The entire template is, however, Corrupted: Bearing a holiday means…

  • Taking on its aspects, both light and dark. Yes, Santa is a cheerful giver of gifts – but he is also blood on the snow, sacrifice, and associated with the Krampus.
  • Accepting that holidays shape the hosts life in a myriad ways, affecting their attitudes, behavior, and personality. Like it or not… if you’re “Talks Like A Pirate Day”, you can expect the cops to be after you for illegal distribution of copyrighted material, to dress like a pirate, and to spend lots of time watching pirate movies and reading novels about pirates. If you’re St Patrick’s Day you’re probably either a bit drunk or hung over all the time and inclined to get into barroom brawls.
  • In most cases, normal people will tend to forget about – and lose the records on – your “real” identity. Why would Halloween have a drivers license or school records?
  • Accepting that holidays are competitive, and may have enemies.

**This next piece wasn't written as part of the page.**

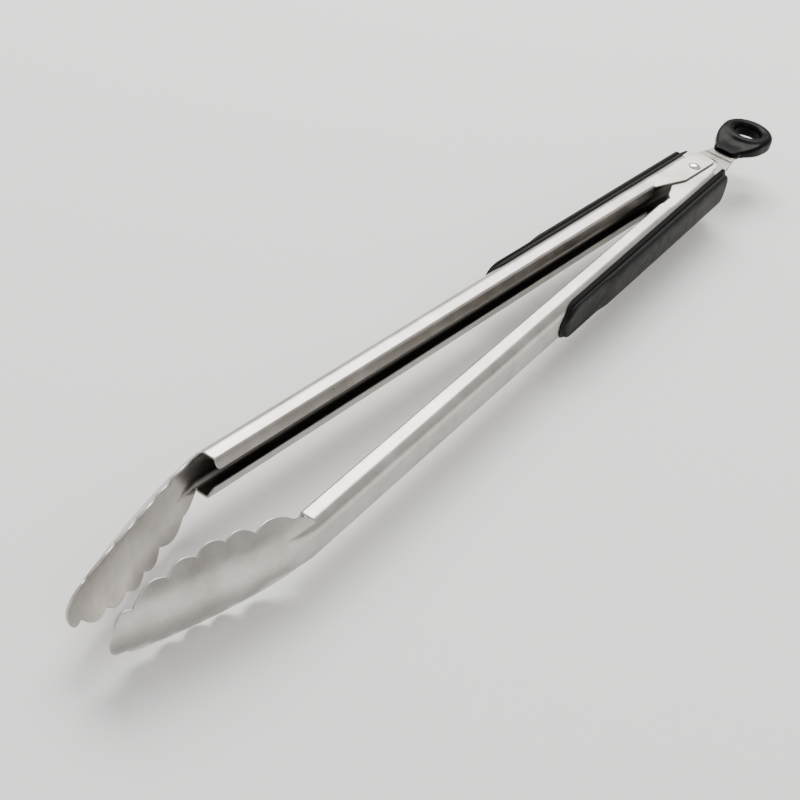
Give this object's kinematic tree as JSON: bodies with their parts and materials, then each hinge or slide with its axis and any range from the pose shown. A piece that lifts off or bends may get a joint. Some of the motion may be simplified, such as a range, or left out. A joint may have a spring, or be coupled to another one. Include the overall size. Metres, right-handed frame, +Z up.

Are you Halloween? How may people will object to you?
  • Undertaking holiday-themed duties. How much time does Santa waste checking his naughty or nice list? He may get around the world in minutes, but he’s not much of a sprinter is he? “The Santa Clause” is a good example here; being a holiday tends to take over your life. On your holiday, you’re pretty much under the game master’s control.

So the entire Template is Corrupted, for a net cost of 20 CP.

That means that a baseline d20 human – with a racial cost of only 9 CP – can become an incarnate holiday with no ECL adjustment. So if you want to have a party of holidays out to do something, there you are!